A sua música está sempre no fio da navalha do ilustrativo, mas nunca chega a sê-lo, numa simbiose descomplexada entre guitarras afro-pop, melodias R&B ou ritmos que tanto desembocam no balanço suave do dub, como numa corrida desenfreada que parece resgatada à música ‘disco’. Parece tudo demasiado óbvio e no entanto não o é.
Para muito boa gente que não os conhecia, o grupo de John Withers acabou por ser uma das surpresas da noite, com o vocalista e agitador Emmanuel Nzaramba a distribuir juras de amor eterno ao público, sem se perceber se estava a ironizar ou a ser sério. É nessa salutar ambiguidade que o colectivo se move, fazendo a festa de forma contagiante com todos os materiais à sua disposição, sem hierarquias, do som mais foleiro ao solo de guitarra mais sofisticado.
De seguida fomos espreitar Trentmoller – produtor dinamarquês das músicas de dança, que se apresentou em palco com uma série de músicos, para aquele que parece ter sido um bom concerto de electrónica orgânica, encorpada, com laivos de rock – para de seguida regressarmos à tenda Pitchfork, completamente cheia, para os Darkside, o mais recente projecto do americano Nicolas Jaar.
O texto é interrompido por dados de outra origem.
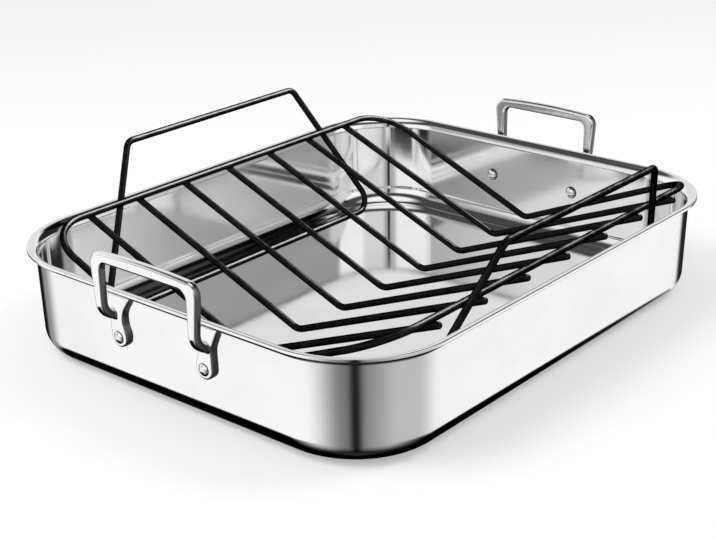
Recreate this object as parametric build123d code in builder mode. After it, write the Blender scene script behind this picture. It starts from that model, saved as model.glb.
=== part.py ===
from build123d import *
import os
from math import asin, atan2, cos, hypot, radians, sin, tan

# Roasting pan with a lift-out V rack.
# Millimetres, +X along the long side, +Y across, +Z up, origin at the middle of the underside.

# Pan shell, one clad sheet pressed to shape
lip_length = 413.0
lip_width = 334.0
lip_corner_radius = 67.5
pan_height = 73.0
sheet = 2.5
flare_radius = 5.0
bottom_radius = 13.0
wall_inset = 5.8
wall_draft = 1.2
lip_edge_round = 0.6

# Rivets, two through each handle
rivet_offset = 3.05
rivet_drop = 31.7
rivet_shank = 5.0
rivet_fit = 0.05
rivet_inner_head = 9.8
rivet_inner_dome = 3.0
rivet_outer_head = 8.6
rivet_outer_dome = 2.0

# Cast handles, one on each short side
pad_thickness = 6.2
pad_width = 13.8
pad_neck = 3.0
pad_neck_start = 3.0
pad_top_width = 27.6
pad_shoulder = 14.5
pad_rise = 29.5
pad_shoulder_round = 14.0
pad_top_round = 1.5
pad_edge_round = 1.2
pad_clearance = 0.3
handle_standoff = 8.5
handle_depth = 6.0
handle_rise = 29.7
handle_crown = 2.1
handle_bar = 8.1
handle_top_width = 93.6
handle_taper = 2.8
leg_width = 7.1
leg_drop = 5.5
handle_corner = 8.5
window_corner = 5.5
handle_edge_round = 2.2
arm_bend = 11.0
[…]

Foi um bom concerto. Nicolas Jaar, nos teclados e nas programações, e por vezes na voz, foi, como sempre, preciso e envolvente, comandando o ritmo electrónico dançante, ou os ambientes introdutórios, enquanto o multi-instrumentista Dave Harrington ia arrancando acordes dissonantes ou psicadélicos da sua guitarra.
A resposta do público foi sempre efusiva, até porque Nicolas já é um nome firmado por estas bandas, com os temas do álbum Psychic (2013) a ganharem contornos bem mais vibrantes do que em disco.
Para fim de noite, mais música de grande apelo físico, com o norueguês Todd Terje que, sozinho, sem grandes artefactos técnicos, provocou a festa com sonoridades espaciais e evolutivas, na linha neo-disco, com tanto de exuberante como de nostálgico.
Afinal como o segundo dia do festival, misto de sonoridades do passado, presente e futuro da cultura pop, todas elas participando no mesmo fluxo contínuo.
Texto corrigido às 13h36: Todd Terje é norueguês e não sueco.